In India, 94.1% of its palm oil is used in food products, especially for cooking purposes. This makes palm oil extremely critical to India’s edible oils economy.
India is one of the major oilseeds growers and importers of edible oils.
India’s vegetable oil economy is the world’s fourth-largest after the USA, China & Brazil.
The oilseed accounts for 13% of the Gross Cropped Area, 3% of the Gross National Product and 10% value of all agricultural commodities.
This sector has recorded an annual growth rate of area, production and yield @ 2.44%, 5.47% and 2.96% respectively during the last decade (1999-2009).

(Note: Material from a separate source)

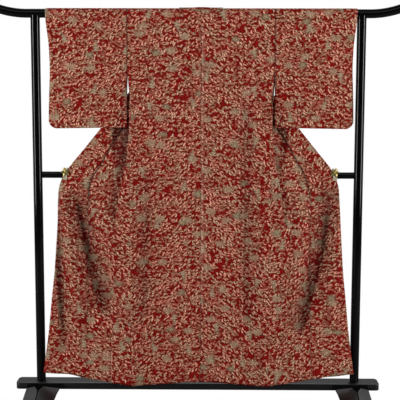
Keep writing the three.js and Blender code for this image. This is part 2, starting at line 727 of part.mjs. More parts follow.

Oilseeds cultivation is undertaken across the country in about 27 million hectares mainly on marginal lands, of which 72% is confined to rainfed farming.
A substantial portion of our requirement of edible oil is met through the import of palm oil from Indonesia and Malaysia.
It’s an edible vegetable oil that comes from the fruit of oil palm trees, having the scientific name Elaeis guineensis.
Palm oil is an incredibly efficient crop, producing more oil per land area than any other equivalent vegetable oil crop fulfilling 35% of the world’s vegetable oil demand on just 10% of the land.
Two types of oil can be produced, crude palm oil and palm kernel oil, of which crude has more demand.
Palm oil is an extremely versatile oil that has many different properties and is present in nearly 50 per cent packaged.
Palm oil is a major driver of deforestation of some of the world’s most biodiverse forests, destroying the habitat of already endangered species like the Orangutan, pygmy elephant and Sumatran rhino.